Mary was one of the lucky girls; she was taken by Surgeon Charles Strutt with 108 others on a journey into the interior of New South Wales where Strutt carefully vetted all the applicants for servants. If he felt that they would not get a good home and be treated properly, he had no compunction if refusing employers or indeed removing the girls to better employers.
Mary’s great-great-grandson Nathan Brown tells us:
Mary Griffin was employed by landowner William Grogan of Sawyer’s Flats, near Yass (West of the Burrowa river; east of Sawyer’s Creek; south of Hassall’s Creek; north of the colony’s boundary line) for one year on £8. The land was roughly 9,700 acres and was estimated to have the capability of grazing 400.
Less than one year later, Mary married William Dixon [Dickson, Dixson] (also of Sawyer’s Flats) on the 2nd March, 1851 at St.
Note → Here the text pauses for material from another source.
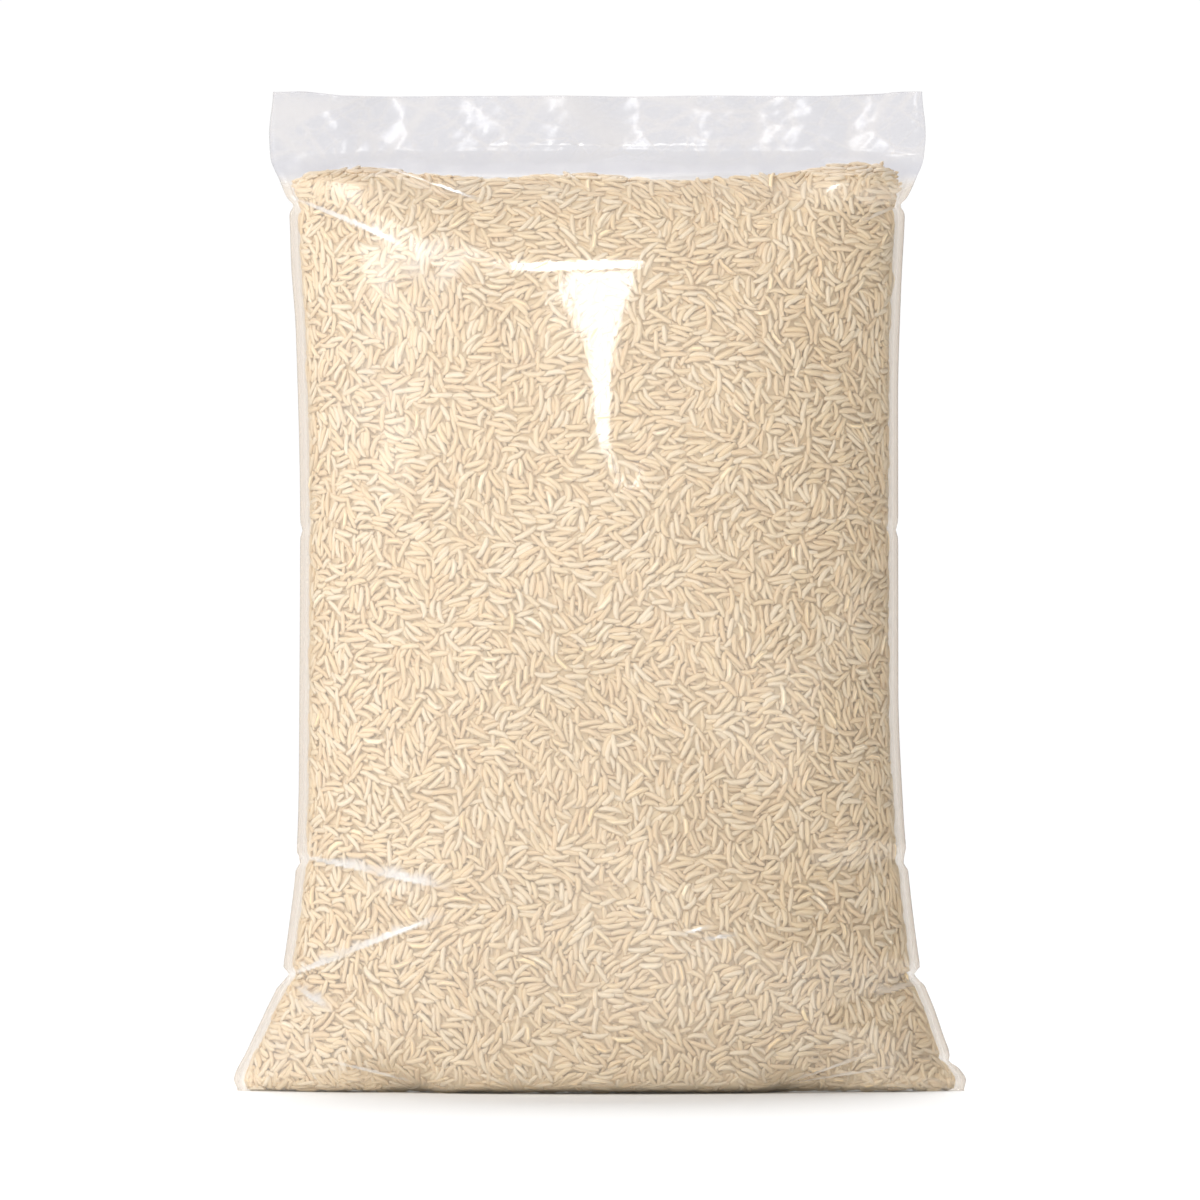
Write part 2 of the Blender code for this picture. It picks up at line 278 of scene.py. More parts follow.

Augustine’s Roman Catholic Church, Yass.
Mary Griffin and William Dixon had two children, Ellen Dixon who was born about 1852 in Yass and died on 4th May in Rye Park, New South Wales. She married David Percival in 1872 at Binalong, New South Wales. David was unusually for the times, a native Australian, born in Sydney in 1845, the son of William Ambrose Percival and Anne Semple. David died at his home in Campbell St., on 24 December 1933 having been stricken down two weeks earlier by a paralytic stroke. He was buried on Christmas Day. Ellen Dixon and David Percival had fourteen children.
While all the ‘orphans’ experienced loneliness, those who settled in the areas around Yass were probably the most fortunate. A number of Mary’s shipmates from the
Thomas Arbuthnot
were settled there, including a number of the Dingle girls. The main route from Sydney to Melbourne passed through the town, so it was an important place of commerce and was the centre of widespread Catholic and Anglican parishes. Yass was the place where the families from the outlying areas got together for the big events in life – baptisms, marriages and funerals in the local churches. The settlers in the outlying bush districts also came to Yass a couple of times a year for their supplies.